Question

In this reaction, which mass of magnesium sulphate is formed when 6g of magnesium reacts with excess sulphuric acid?
$Mg + {H_2}S{O_4} \to MgS{O_4} + {H_2}$
A. 8
B. 24
C. 30
D. 60

Answer 1

In the given reaction, one mole of magnesium reacts with one mole of sulphuric acid to give one mole of magnesium sulphate and one mole hydrogen. The number of moles is calculated by dividing the mass of the compound or element by the molecular weight or atomic weight of the compound or element.

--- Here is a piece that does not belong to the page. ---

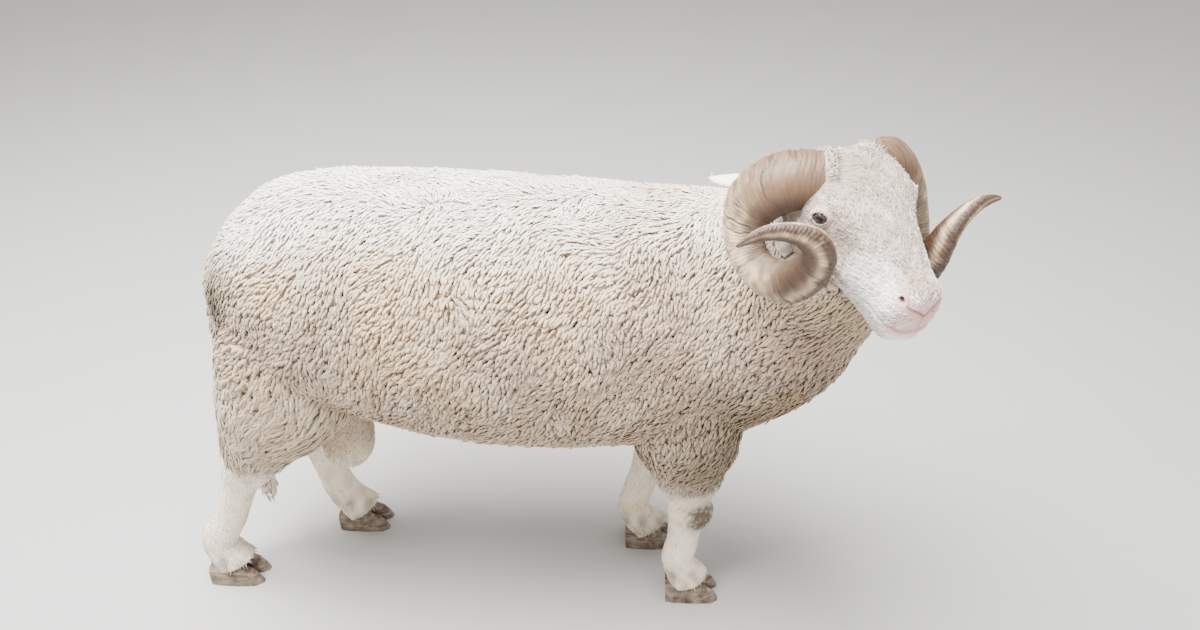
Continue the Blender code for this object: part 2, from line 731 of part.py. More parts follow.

Complete step by step answer:
Given,
Mass of magnesium is 6g.
The molecular weight of magnesium is 24.305 g/mol.
The formula to calculate the number of moles is given below.
$n = \dfrac{m}{M}$
n is number of moles.
m is given mass.
M is molecular weight
To calculate the moles of magnesium, substitute the values in the above equation.
$\Rightarrow n = \dfrac{{6g}}{{24.305g/mol}}$
$\Rightarrow n = 0.25$mol
The given reaction is shown below.
$Mg + {H_2}S{O_4} \to MgS{O_4} + {H_2}$
In this reaction one mole of magnesium reacts with one mole of sulphuric acid to form one mole of magnesium sulphate and one mole of hydrogen.
As one mole of magnesium sulphate is formed from one mole of magnesium.
So, 0.25 mole of magnesium sulphate is formed when 0.25 mole of magnesium is used.
The molecular weight of magnesium sulphate is 120 g/mol.
The mass of magnesium sulphate is calculated by substituting the values of moles of magnesium sulphate and molecular weight of magnesium sulphate in the given formula.
$\Rightarrow 0.25 = \dfrac{m}{{120g/mol}}$
$\Rightarrow m = 0.25 \times 120$
$\Rightarrow m = 30g$
Thus, the mass of magnesium sulphate formed when 6g of magnesium reacts with excess sulphuric acid is 30g.
Therefore, the correct option is C.

Note:
Don’t get confused by the reaction as one mole of magnesium is required to form one mole magnesium sulphate but we need to find the mass when 0.25 mole of magnesium is reacted. One mole is equal to the atomic mass of the element.